The University of Southern California's Post-Conviction Justice Project said the gunman in the case was Mose Willis. He kidnapped two drug dealers then forced Jones to drive him to an alley where he shot both of them. One of them survived.

Los Angeles Local News | FOX 11 LA KTTV

"She ran down the alley fully expecting him to shoot and kill her too,'' said Heidi Rummel, co-director of Justice Project and supervising defense attorney on the case.

Before her conviction Jones was described as a churchgoing woman who worked as a teacher's aide. She had never been arrested before the 1981 crime. When she met Willis, he was homeless and she took him in and tried to clean him up but she failed.

A week before the shooting, Willis has shot at Jones' daughter, Denitra, and threatened to kill them both if they went to the police, according to defense attorneys.

Willis was sentenced to death and died while he was on death row.

The District Attorney's Office independently investigated the case after the Justice Project presented arguments on why Jones should not have been convicted and agreed in advance to accept a plea of no contest to voluntary manslaughter in exchange for Jones' release.

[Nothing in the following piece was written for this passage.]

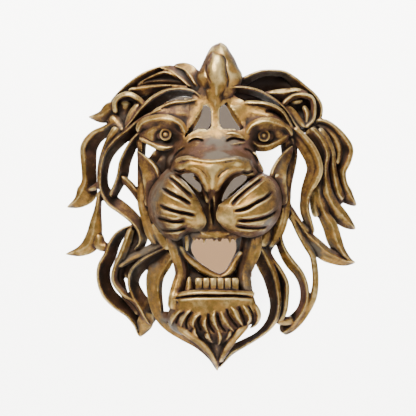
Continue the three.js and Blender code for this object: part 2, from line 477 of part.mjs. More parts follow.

"I did not willingly participate in this crime,'' Jones told Los Angeles Superior Court Judge William Ryan, but "entering a no contest plea is in my best interest.''

Ryan said Jones had already served well in excess of the 11-year maximum sentence for voluntary manslaughter.

"The court orders the defendant released forthwith,'' Ryan said. Her family shed tears, cheered, sang and shouted "Thank you, Jesus."